У ног его на скамеечке — старикова приживалка Живоедова. Разговор по тексту, был следующий — речь шла о сундуке под кроватью, в котором старик Пазухин деньги держал.

Фурначев. А как велик капитал почтеннейшего Ивана Прокофьевича?

Живоедова. Велик, сударь, велик… Даже и не сообразишь — во как велик. Так я полагаю, что миллиона за два будет…

Фурначев. Это следовало предполагать, сударыня… и т. д.

В тексте пьесы ни ремарки, ни подчеркивания нет, но артист находил здесь кульминацию сценического положения. После слов Живоедовой о двух миллионах ему будто кровь ударила в голову, ему становилось нехорошо, дыхание застывало в горле, такой столбняк на него находил, что публика неукоснительно разражалась рукоплесканиями. И в этом состоянии столбняка артист проводил с полминуты, потом переводил дыхание, томным жестом вынимал фуляровый платок, отирал со лба испарину — и тогда шел вторичный вал рукоплесканий.

И тогда только он произносил фразу по тексту:

— Это следовало предполагать… и т. д.

Так держал паузу Тарханов.

В «Мертвых душах» он так же незабываемо играл Собакевича.

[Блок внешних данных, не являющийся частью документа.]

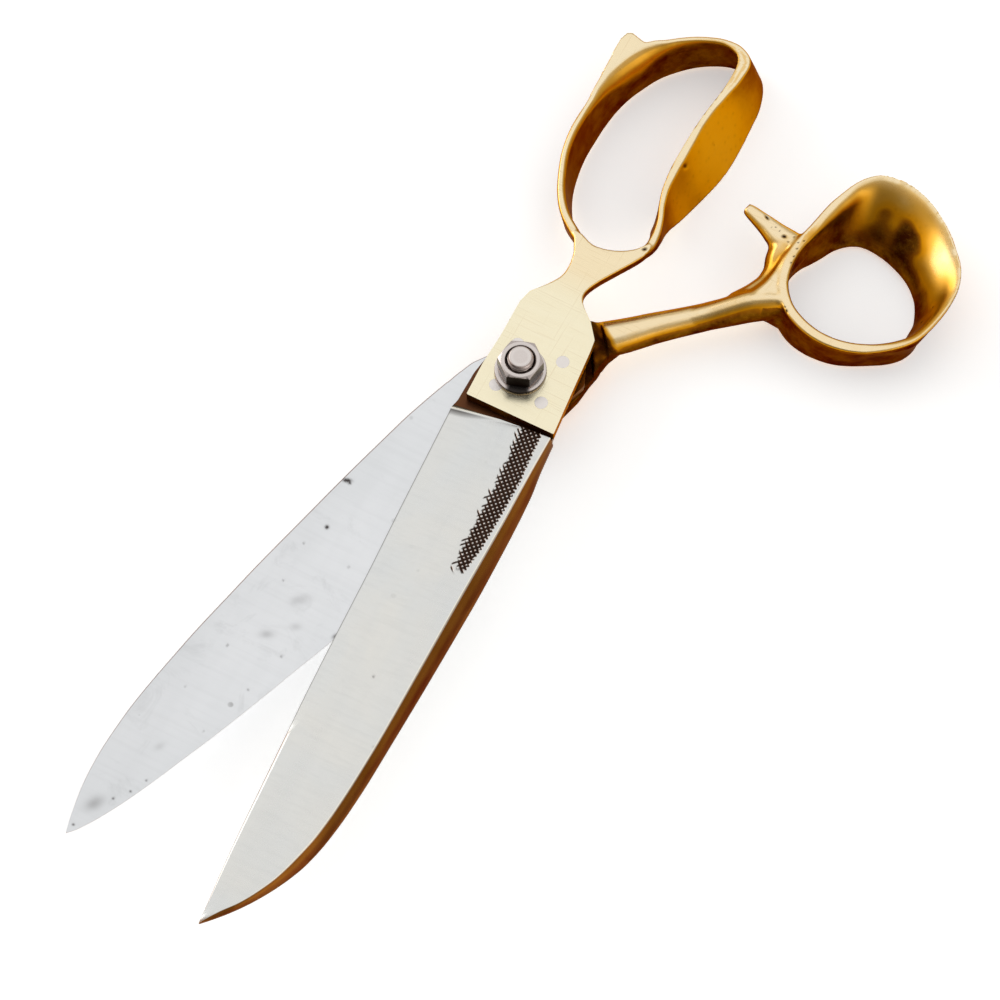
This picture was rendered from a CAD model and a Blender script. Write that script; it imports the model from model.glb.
import math

import bpy
import numpy as np
from mathutils import Matrix, Vector


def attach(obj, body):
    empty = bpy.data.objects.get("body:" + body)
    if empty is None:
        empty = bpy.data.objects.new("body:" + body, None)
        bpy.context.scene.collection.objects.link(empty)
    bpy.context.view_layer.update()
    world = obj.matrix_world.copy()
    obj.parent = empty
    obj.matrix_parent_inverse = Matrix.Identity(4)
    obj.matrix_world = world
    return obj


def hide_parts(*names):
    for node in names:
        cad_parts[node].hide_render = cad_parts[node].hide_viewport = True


# Brass-handled tailor's shears. Shapes are worked out in millimetres in the row frame and scaled to
# metres when each mesh is made. Every CAD node is replaced by a finer piece of the same size and place.

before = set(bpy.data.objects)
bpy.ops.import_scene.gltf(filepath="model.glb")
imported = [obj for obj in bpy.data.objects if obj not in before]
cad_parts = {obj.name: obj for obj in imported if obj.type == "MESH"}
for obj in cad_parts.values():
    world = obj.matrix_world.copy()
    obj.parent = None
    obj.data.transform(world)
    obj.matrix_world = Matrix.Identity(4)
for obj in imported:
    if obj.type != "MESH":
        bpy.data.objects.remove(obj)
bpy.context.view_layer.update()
VOX = 0.26

CZ = 9.3          # height of the plane where the blades meet
GAP = 0.15
OPEN = 14.4       # degrees that the rear half stands open
NUT_TURN = -69.0  # direction of one nut flat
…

В сцене бала он сидел в углу и совершенно бессловесно трудился над осетром, серьезно и сосредоточенно.

Когда же с появлением Ноздрева возникала и клубком разворачивалась несусветная сплетня и становилось ясно, что случилось что-то нечистое, Собакевич — Тарханов мгновенно поднимался и покидал помещение. Вид у него был такой: сразу можно было догадаться, что к нему нельзя ни с какой стороны подкопаться, но в то же время несомненно, что он в чем-то замешан. Эта смесь трусости и наглости, опасения и самоуверенности вызывала реакцию публики — он проходил по сцене не говоря ни слова под аплодисменты.

Если творчество Островского — большая глава в истории русского театра, то образ Юсова в исполнении Степана Кузнецова — одна из самых ярких страниц в этой главе. В роли Юсова нельзя не запомнить Дмитрия Орлова в постановке Мейерхольда давнишних времен, помнится также игра Игоря Ильинского в недавние времена. Оба эти образа выразительно показывали гнусного, плотоядного взяточника, сообщая ему все омерзительные черты бюрократа прежних, дореформенных времен. Особенно отвратителен был Юсов Ильинского; в знаменитой сцене пляски (третье действие) он пыхтел, кряхтел, задыхался, чуть не на карачках пускался вприсядку… Поскольку задача заключалась в том, чтобы в зрителе вызвать полное отвращение к этому паукообразному мерзавцу, — оно и было достигнуто. Остается только усомниться в правильности такого разрешения.